Exercise brief: Can the data below be echoed back word for word?

***** Available data *****

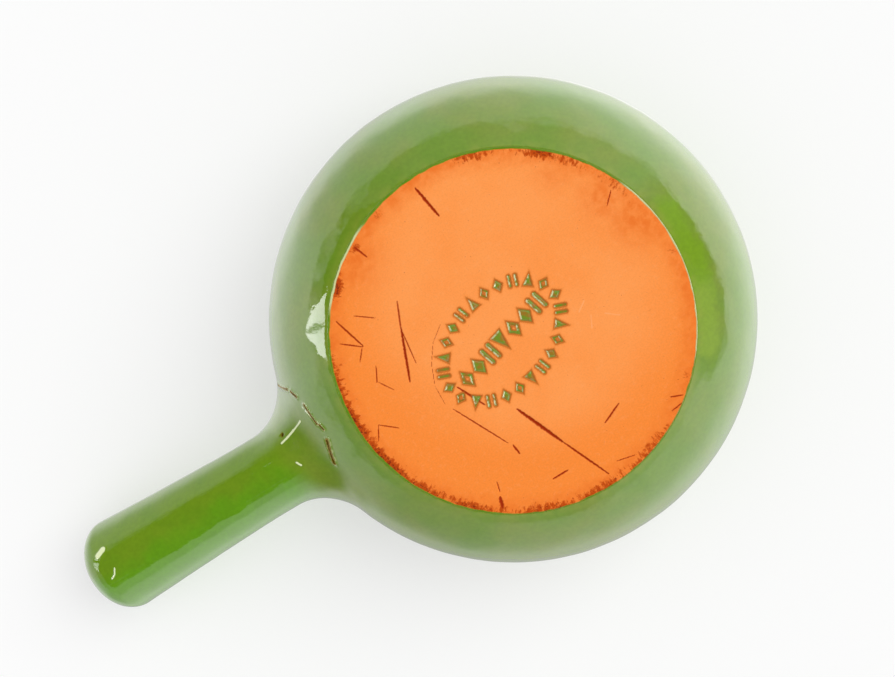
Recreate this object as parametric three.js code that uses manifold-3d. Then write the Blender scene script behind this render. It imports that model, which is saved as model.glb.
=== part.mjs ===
// A squat terracotta saucepan with one straight hollow handle. It is glazed green inside and
// out, apart from its flat base. Millimetres, +Z up to the mouth, +X along the handle, and the
// origin at the centre of the unglazed base.
import * as THREE from 'three';
import { mergeVertices } from 'three/addons/utils/BufferGeometryUtils.js';
import Module from 'manifold-3d';

// Pot
const bellyRadius = 100; // widest radius, over the glaze
const bellyHeight = 42; // height of the widest circle
const footRadius = 72; // bare disc that the pot stands on
const potHeight = 84; // to the crown of the rim, over the glaze
const shoulderArcRadius = 70; // curve of the wall from the belly to the rim, over the glaze
const wallThickness = 6.4;
const floorThickness = 7;

// Glaze and the seats between pieces
const glazeThickness = 0.6;
const seatGap = 0.3; // clearance between pieces that touch
const beadRadius = 1.1; // rolled edge where the glaze stops round the base
const beadLift = 0.25; // height of the glaze edge above the resting plane

// Handle, measured along its own axis from the belly, with radii over the glaze
const handleHeight = 37; // height of its axis where it leaves the belly
const handleTilt = THREE.MathUtils.degToRad(15); // rise towards the tip
const gripLength = 115.2;
const gripRootRadius = 17.1;
const gripEndRadius = 20.4;
const taperStart = 22; // where the grip starts to widen
const tipLength = 13.6; // rounded end
const swellPower = 1.3; // how gently the widening begins
const handleWall = 6;
const tipWall = 8;
const slipThickness = 0.8; // slip that lutes the handle to the wall

// Hollow curves where the handle's foot spreads over the wall
const sideFilletRadius = 26;
const upperFilletRadius = 14;
const lowerFilletRadius = 32;

// Vent that let the air out of the hollow handle in the kiln
const ventRadius = 0.9;
const ventDistance = -0.3; // from the belly, along the handle
const ventAngle = THREE.MathUtils.degToRad(-43); // round the handle, from +Y

// Fineness of the facets
const potSegments = 48;
const handleSegments = 32;
const footArcSteps = 7;
const shoulderArcSteps = 4;
const lipSteps = 6;
const filletSteps = 6;
const gripSteps = 4;
const tipSteps = 5;
const beadSegments = 8;
const ventSegments = 12;
const bisectionSteps = 40;
const searchSteps = 60;

const weldDistance = 1e-4; // vertices closer than this are one vertex
const overrun = 5; // how far cuts pass what they cut

// Worked out from the sizes above
const coat = seatGap + glazeThickness;
const lipRadius = wallThickness / 2;
const footInset = bellyRadius - footRadius;
const footArcRadius = (footInset ** 2 + bellyHeight ** 2) / (2 * footInset);
const footArcCentre = bellyRadius - footArcRadius;
const shoulderArcCentre = bellyRadius - shoulderArcRadius;
const clayFootArc = footArcRadius - coat;
const clayShoulderArc = shoulderArcRadius - coat;
const lipHeight = potHeight - coat - lipRadius;
const lipAngle = Math.asin((lipHeight - bellyHeight) / (clayShoulderArc - lipRadius));
const lipCentre = shoulderArcCentre + (clayShoulderArc - lipRadius) * Math.cos(lipAngle);
const clayRootRadius = gripRootRadius - coat;

const wasm = await Module();
wasm.setup();

// A geometry as a manifold solid, without the flat triangles that a pole leaves
function solidOf(geometry) {
  const bare = geometry.clone();
  bare.deleteAttribute('normal');
  bare.deleteAttribute('uv');
  const welded = mergeVertices(bare, weldDistance);
  const corners = [];
  for (let i = 0; i < welded.index.count; i += 3) {
    const [a, b, c] = [0, 1, 2].map((k) => welded.index.getX(i + k));
    if (a !== b && b !== c && c !== a) corners.push(a, b, c);
  }
  return new wasm.Manifold(new wasm.Mesh({
    numProp: 3,
    vertProperties: new Float32Array(welded.attributes.position.array),
    triVerts: new Uint32Array(corners),
  }));
}

// A manifold solid as a geometry
function geometryOf(solid) {
  const cut = solid.getMesh();
  const geometry = new THREE.BufferGeometry();
  geometry.setAttribute('position', new THREE.BufferAttribute(new Float32Array(cut.vertProperties), 3));
  geometry.setIndex(new THREE.BufferAttribute(new Uint32Array(cut.triVerts), 1));
  geometry.computeVertexNormals();
  return geometry;
}

// Points of an arc in a half section, as radius and height
function arc(radius, height, size, from, to, steps) {
  const points = [];
  for (let i = 0; i <= steps; i += 1) {
    const angle = from + ((to - from) * i) / steps;
    points.push(new THREE.Vector2(radius + size * Math.cos(angle), height + size * Math.sin(angle)));
  }
  return points;
}

// A half section turned round +Z
function turned(points, segments) {
  return new THREE.LatheGeometry(points, segments).rotateX(Math.PI / 2);
}

// Outside of the pot, grown by a distance, from the edge of the foot up to the lip
function outerWall(grow) {
  const footArc = clayFootArc + grow;
  const edge = footRadius + grow;
  const footAngle = -Math.acos((edge - footArcCentre) / footArc);
  return [
    ...arc(footArcCentre, bellyHeight, footArc, footAngle, 0, footArcSteps),
    ...arc(shoulderArcCentre, bellyHeight, clayShoulderArc + grow, 0, lipAngle, shoulderArcSteps).slice(1),
  ];
}

// Inside of the pot, grown into the hollow by a distance, from the lip down to the floor
function innerWall(grow) {
  const footArc = clayFootArc - wallThickness - grow;
  const shoulderArc = clayShoulderArc - wallThickness - grow;
  const floor = floorThickness + grow;
  const floorAngle = -Math.asin(Math.min(1, (bellyHeight - floor) / footArc));
  return [
    ...arc(shoulderArcCentre, bellyHeight, shoulderArc, lipAngle, 0, shoulderArcSteps).slice(1),
    ...arc(footArcCentre, bellyHeight, footArc, 0, floorAngle, footArcSteps).slice(1),
    new THREE.Vector2(0, floor),
  ];
}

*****

Result of this exercise:
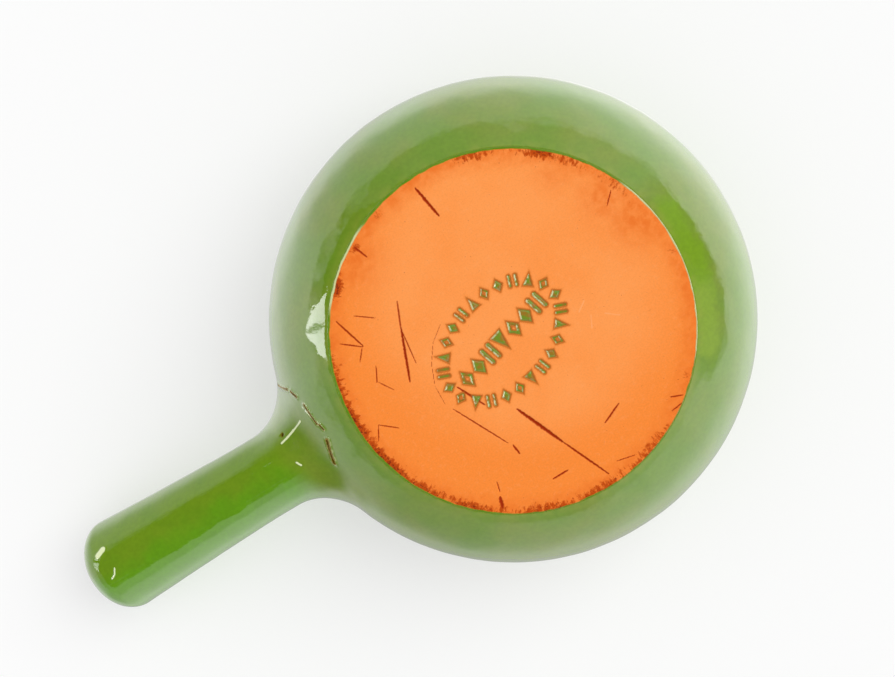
Recreate this object as parametric three.js code that uses manifold-3d. Then write the Blender scene script behind this render. It imports that model, which is saved as model.glb.
=== part.mjs ===
// A squat terracotta saucepan with one straight hollow handle. It is glazed green inside and
// out, apart from its flat base. Millimetres, +Z up to the mouth, +X along the handle, and the
// origin at the centre of the unglazed base.
import * as THREE from 'three';
import { mergeVertices } from 'three/addons/utils/BufferGeometryUtils.js';
import Module from 'manifold-3d';

// Pot
const bellyRadius = 100; // widest radius, over the glaze
const bellyHeight = 42; // height of the widest circle
const footRadius = 72; // bare disc that the pot stands on
const potHeight = 84; // to the crown of the rim, over the glaze
const shoulderArcRadius = 70; // curve of the wall from the belly to the rim, over the glaze
const wallThickness = 6.4;
const floorThickness = 7;

// Glaze and the seats between pieces
const glazeThickness = 0.6;
const seatGap = 0.3; // clearance between pieces that touch
const beadRadius = 1.1; // rolled edge where the glaze stops round the base
const beadLift = 0.25; // height of the glaze edge above the resting plane

// Handle, measured along its own axis from the belly, with radii over the glaze
const handleHeight = 37; // height of its axis where it leaves the belly
const handleTilt = THREE.MathUtils.degToRad(15); // rise towards the tip
const gripLength = 115.2;
const gripRootRadius = 17.1;
const gripEndRadius = 20.4;
const taperStart = 22; // where the grip starts to widen
const tipLength = 13.6; // rounded end
const swellPower = 1.3; // how gently the widening begins
const handleWall = 6;
const tipWall = 8;
const slipThickness = 0.8; // slip that lutes the handle to the wall

// Hollow curves where the handle's foot spreads over the wall
const sideFilletRadius = 26;
const upperFilletRadius = 14;
const lowerFilletRadius = 32;

// Vent that let the air out of the hollow handle in the kiln
const ventRadius = 0.9;
const ventDistance = -0.3; // from the belly, along the handle
const ventAngle = THREE.MathUtils.degToRad(-43); // round the handle, from +Y

// Fineness of the facets
const potSegments = 48;
const handleSegments = 32;
const footArcSteps = 7;
const shoulderArcSteps = 4;
const lipSteps = 6;
const filletSteps = 6;
const gripSteps = 4;
const tipSteps = 5;
const beadSegments = 8;
const ventSegments = 12;
const bisectionSteps = 40;
const searchSteps = 60;

const weldDistance = 1e-4; // vertices closer than this are one vertex
const overrun = 5; // how far cuts pass what they cut

// Worked out from the sizes above
const coat = seatGap + glazeThickness;
const lipRadius = wallThickness / 2;
const footInset = bellyRadius - footRadius;
const footArcRadius = (footInset ** 2 + bellyHeight ** 2) / (2 * footInset);
const footArcCentre = bellyRadius - footArcRadius;
const shoulderArcCentre = bellyRadius - shoulderArcRadius;
const clayFootArc = footArcRadius - coat;
const clayShoulderArc = shoulderArcRadius - coat;
const lipHeight = potHeight - coat - lipRadius;
const lipAngle = Math.asin((lipHeight - bellyHeight) / (clayShoulderArc - lipRadius));
const lipCentre = shoulderArcCentre + (clayShoulderArc - lipRadius) * Math.cos(lipAngle);
const clayRootRadius = gripRootRadius - coat;

const wasm = await Module();
wasm.setup();

// A geometry as a manifold solid, without the flat triangles that a pole leaves
function solidOf(geometry) {
  const bare = geometry.clone();
  bare.deleteAttribute('normal');
  bare.deleteAttribute('uv');
  const welded = mergeVertices(bare, weldDistance);
  const corners = [];
  for (let i = 0; i < welded.index.count; i += 3) {
    const [a, b, c] = [0, 1, 2].map((k) => welded.index.getX(i + k));
    if (a !== b && b !== c && c !== a) corners.push(a, b, c);
  }
  return new wasm.Manifold(new wasm.Mesh({
    numProp: 3,
    vertProperties: new Float32Array(welded.attributes.position.array),
    triVerts: new Uint32Array(corners),
  }));
}

// A manifold solid as a geometry
function geometryOf(solid) {
  const cut = solid.getMesh();
  const geometry = new THREE.BufferGeometry();
  geometry.setAttribute('position', new THREE.BufferAttribute(new Float32Array(cut.vertProperties), 3));
  geometry.setIndex(new THREE.BufferAttribute(new Uint32Array(cut.triVerts), 1));
  geometry.computeVertexNormals();
  return geometry;
}

// Points of an arc in a half section, as radius and height
function arc(radius, height, size, from, to, steps) {
  const points = [];
  for (let i = 0; i <= steps; i += 1) {
    const angle = from + ((to - from) * i) / steps;
    points.push(new THREE.Vector2(radius + size * Math.cos(angle), height + size * Math.sin(angle)));
  }
  return points;
}

// A half section turned round +Z
function turned(points, segments) {
  return new THREE.LatheGeometry(points, segments).rotateX(Math.PI / 2);
}

// Outside of the pot, grown by a distance, from the edge of the foot up to the lip
function outerWall(grow) {
  const footArc = clayFootArc + grow;
  const edge = footRadius + grow;
  const footAngle = -Math.acos((edge - footArcCentre) / footArc);
  return [
    ...arc(footArcCentre, bellyHeight, footArc, footAngle, 0, footArcSteps),
    ...arc(shoulderArcCentre, bellyHeight, clayShoulderArc + grow, 0, lipAngle, shoulderArcSteps).slice(1),
  ];
}

// Inside of the pot, grown into the hollow by a distance, from the lip down to the floor
function innerWall(grow) {
  const footArc = clayFootArc - wallThickness - grow;
  const shoulderArc = clayShoulderArc - wallThickness - grow;
  const floor = floorThickness + grow;
  const floorAngle = -Math.asin(Math.min(1, (bellyHeight - floor) / footArc));
  return [
    ...arc(shoulderArcCentre, bellyHeight, shoulderArc, lipAngle, 0, shoulderArcSteps).slice(1),
    ...arc(footArcCentre, bellyHeight, footArc, 0, floorAngle, footArcSteps).slice(1),
    new THREE.Vector2(0, floor),
  ];
}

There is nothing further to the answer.